New Ford Engine Takes To Track
By Jim Pedley | Managing Editor
Matt Kenseth will be taking one for the team this weekend at Talladega Superspeedway and from the sound of it, he is mildly happy to do so. Very mildly.
Kenseth will be one of two Roush Fenway Racing Sprint Cup drivers who will have the Ford FR9 engine under his hood. The engine is brand new and Talladega will be the site of its coming-out party.
Pretty cool, Kenseth said, but pretty nerve-wracking.
“I’m looking forward to running it,” the veteran driver and 2003 Cup champion from Wisconsin said. “But whenever you’re one of the first guys to run something new to come out there’s always that risk of not finishing or something happening to it, but yet it’s something we need to get in the cars if we’re planning on implementing it for next year. We need to run it this year, so if there are any problems, we can get them worked out during the off-season.”
The reason that Kenseth and teammate David Ragan will use the engine this weekend is precisely because of the risk factor. Neither are in the Chase so if something does go wrong, it will not affect the seating chart at the end-of-year awards banquet in Las Vegas.
So, that’s why Kenseth and Ragan will be running it. But why at Talladega, one of only two tracks where restrictor plates are required?
Because, said Doug Yates, the man behind the design, Talladega is a plate track.
“The engine really looks great in both open and plate format, but for the start of the (2010) season we’re looking at starting at Daytona racing the FR9, or at least qualifying with the FR9, and for that reason we felt like Talladega was an important date for us, so that drove some of the decisions,” Yates said.
Also, Yates said, “I think Talladega is a great test for it because you’re basically wide-open the entire race, so it’s a lot of rpm’s. These engines at Talladega in restricted format turn 9,000 rpm, which is amazing. When NASCAR brought the COT on and they put more gear in the car so the drivers would have better throttle response, as an engine builder it was really concerning and we had a lot of work to do to take an engine that used to turn 7,000 rpm and make it turn 9,000 rpm. So this is a very demanding track and it’ll be a good test for the engine this weekend.”
The new engine is not about more horsepower, Brian Wolfe, director of Ford Motorsports North America said. It’s about improved cooling.
While not as sexy as horsepower, cooling is vital to speed in race cars.
“The reason that becomes very critical is it starts to affect other systems on the vehicle, and as you have a more efficient heat transfer from the combustion system, you can run the water temp a bit higher, which allows you to put a little bit more tape on the front grille, which allows your downforce and your aerodynamics to be a bit better on the race track,” Wolfe said.
Yates said the new engine will be in a limited number of cars when the 2010 stars and worked into full usage as the season progresses.
Kenseth, while worried about reliability this weekend, will be very interested in how the FR9 performs.

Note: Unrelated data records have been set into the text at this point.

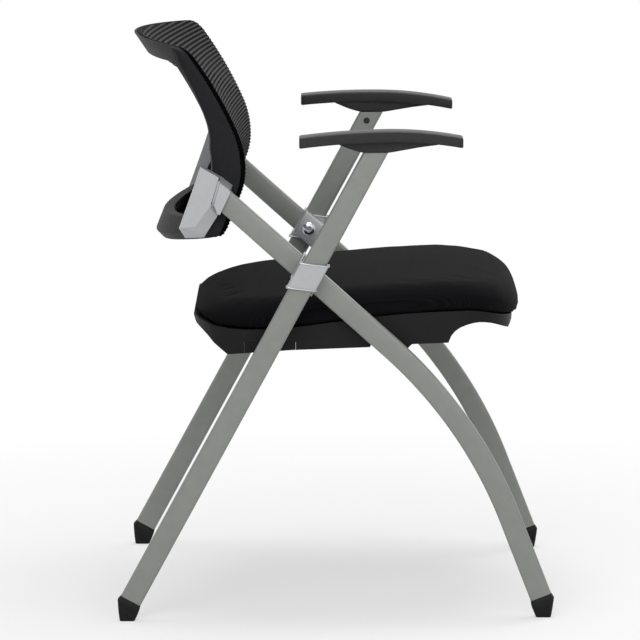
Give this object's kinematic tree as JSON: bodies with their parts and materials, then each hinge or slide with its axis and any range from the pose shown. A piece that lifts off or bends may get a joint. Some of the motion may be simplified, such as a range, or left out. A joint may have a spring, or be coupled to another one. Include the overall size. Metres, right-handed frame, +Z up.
{
  "type": "nesting chair",
  "caption": "Folding nesting chair: crossed steel leg frames, ribbed mesh back, arm pads and a padded seat that tips up as the frames close.",
  "frame": {"origin": "on the floor under the middle of the chair", "axes": "+X the way the sitter faces, +Y to the sitter's left, +Z up"},
  "size_m": [0.5994, 0.648, 0.789],
  "materials": {
    "frame_grey": "light grey powder coat, low sheen",
    "foot_rubber": "black, matt",
    "cast_silver": "silver, satin",
    "nylon": "natural nylon",
    "zinc": "bright plated steel",
    "arm_plastic": "dark grey, fine grain",
    "black_steel": "black",
    "mesh_fabric": "black and grey ribbed mesh",
    "back_plastic": "dark grey, fine grain",
    "black_plastic": "black",
    "shell_plastic": "dark grey, fine grain",
    "plywood": "plain plywood, inside the cushion",
    "seat_fabric": "black woven fabric"
  },
  "bodies": {
    "front_frame": {"front_leg_left": "frame_grey", "front_leg_right": "frame_grey", "front_crossbar": "frame_grey", "front_foot_left": "foot_rubber", "front_foot_right": "foot_rubber", "front_sleeve_left": "cast_silver", "front_sleeve_right": "cast_silver", "pivot_spacer_left": "zinc", "pivot_spacer_right": "zinc", "back_frame": "back_plastic", "mesh_carrier": "black_plastic", "back_mesh": "mesh_fabric", "back_bracket_left": "cast_silver", "back_bracket_right": "cast_silver", "back_screw_lower_left": "zinc", "back_screw_lower_right": "zinc", "back_screw_upper_left": "zinc", "back_screw_upper_right": "zinc"},
    "rear_frame": {"rear_leg_left": "frame_grey", "rear_leg_right": "frame_grey", "rear_crossbar": "frame_grey", "rear_foot_left": "foot_rubber", "rear_foot_right": "foot_rubber", "rear_sleeve_left": "cast_silver", "rear_sleeve_right": "cast_silver", "pivot_washer_left": "nylon", "pivot_washer_right": "nylon", "pivot_bolt_left": "zinc", "pivot_bolt_right": "zinc", "pivot_nut_left": "zinc", "pivot_nut_right": "zinc", "arm_pad_left": "arm_plastic", "arm_pad_right": "arm_plastic", "arm_screw_left": "black_steel", "arm_screw_right": "black_steel"},
    "seat": {"seat_shell": "shell_plastic", "seat_board": "plywood", "seat_cushion": "seat_fabric", "hinge_bush_left": "nylon", "hinge_bush_right": "nylon", "hinge_cap_left": "shell_plastic", "hinge_cap_right": "shell_plastic", "cap_screw_rear_left": "black_steel", "cap_screw_rear_right": "black_steel", "cap_screw_front_left": "black_steel", "cap_screw_front_right": "black_steel", "seat_hook_left": "black_steel", "seat_hook_right": "black_steel", "seat_screw_rear_right": "zinc", "seat_screw_rear_left": "zinc", "seat_screw_front_right": "zinc", "seat_screw_front_left": "zinc"}
  },
  "joints": [
    {"name": "frame_fold", "type": "hinge", "parent": "front_frame", "child": "rear_frame", "pos_m": [-0.03887, 0, 0.4764], "axis": [0, -1, 0], "range_deg": [0, 60]},
    {"name": "seat_lift", "type": "hinge", "parent": "rear_frame", "child": "seat", "pos_m": [-0.09109, 0, 0.3801], "axis": [0, -1, 0], "range_deg": [0, 30]}
  ],
  "couplings": [
    {"joint": "seat_lift", "follows": "frame_fold", "ratio": 0.5}
  ]
}
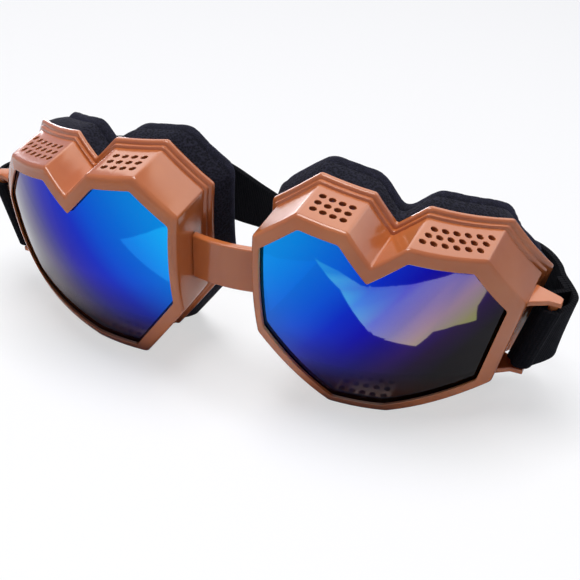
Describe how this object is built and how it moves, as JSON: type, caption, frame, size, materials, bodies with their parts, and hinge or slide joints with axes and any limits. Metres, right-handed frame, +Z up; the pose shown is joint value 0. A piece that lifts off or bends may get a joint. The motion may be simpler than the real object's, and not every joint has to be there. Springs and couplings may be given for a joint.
{
  "type": "strapped goggles",
  "caption": "Faceted heart-shaped goggles with wrapped mirror lenses, vented cups, padded rears and an elastic strap that fastens behind the head.",
  "frame": {"origin": "on the ground in the middle of the object's width and depth, as it rests on its rims and rear flanges", "axes": "+X towards the wearer's left, +Y from the lenses towards the wearer, +Z up"},
  "size_m": [0.2046, 0.095, 0.0781],
  "materials": {
    "tan_plastic": "gloss",
    "blue_mirror_lens": "polished",
    "black_rubber": "matte",
    "charcoal_foam": "matte",
    "black_fleece": "matte",
    "black_elastic": "matte",
    "black_hook_tape": "matte"
  },
  "bodies": {
    "front": {"cup_left": "tan_plastic", "cup_right": "tan_plastic", "nose_bridge": "tan_plastic", "lens_left": "blue_mirror_lens", "lens_right": "blue_mirror_lens", "lens_seal_left": "black_rubber", "lens_seal_right": "black_rubber", "pad_foam_left": "charcoal_foam", "pad_foam_right": "charcoal_foam", "pad_fleece_left": "black_fleece", "pad_fleece_right": "black_fleece"},
    "strap_half_left": {"strap_left": "black_elastic", "loop_tape": "black_fleece"},
    "strap_half_right": {"strap_right": "black_elastic", "hook_tape": "black_hook_tape"}
  },
  "joints": [
    {"name": "strap_right_swing", "type": "hinge", "parent": "front", "child": "strap_half_right", "pos_m": [-0.09254, -0.00919, 0.03181], "axis": [-0.3134, -0.1043, 0.9439], "range_deg": [0, 60]},
    {"name": "strap_left_swing", "type": "hinge", "parent": "front", "child": "strap_half_left", "pos_m": [0.09254, -0.00919, 0.03181], "axis": [-0.3134, 0.1043, -0.9439], "range_deg": [0, 60]}
  ],
  "couplings": [
    {"joint": "strap_left_swing", "follows": "strap_right_swing", "ratio": 1}
  ]
}
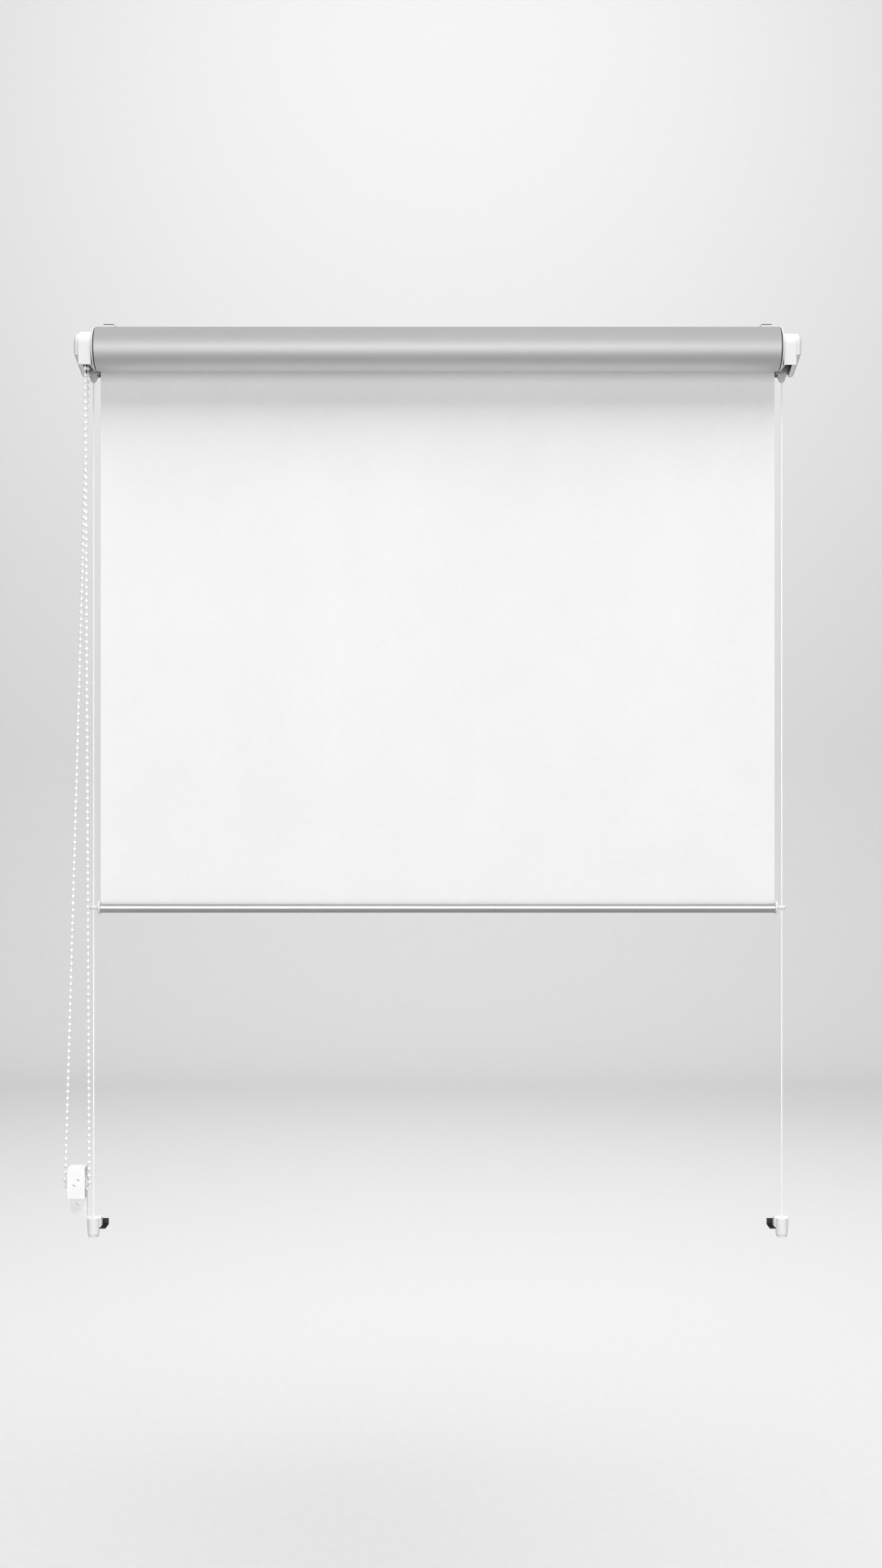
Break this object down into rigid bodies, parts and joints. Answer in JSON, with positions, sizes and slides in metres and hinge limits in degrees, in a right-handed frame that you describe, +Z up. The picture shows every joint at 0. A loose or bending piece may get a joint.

“They said the new plate engine is running better than our old plate stuff, so I wanted to run it at Talladega for sure,” Kenseth said. “The open stuff, I know, they’re still working on a little bit. I don’t know if we’re gonna get a chance to run that or not, but I know the restrictor-plate stuff they’ve been real happy and excited about running, so I’m looking forward to trying that.”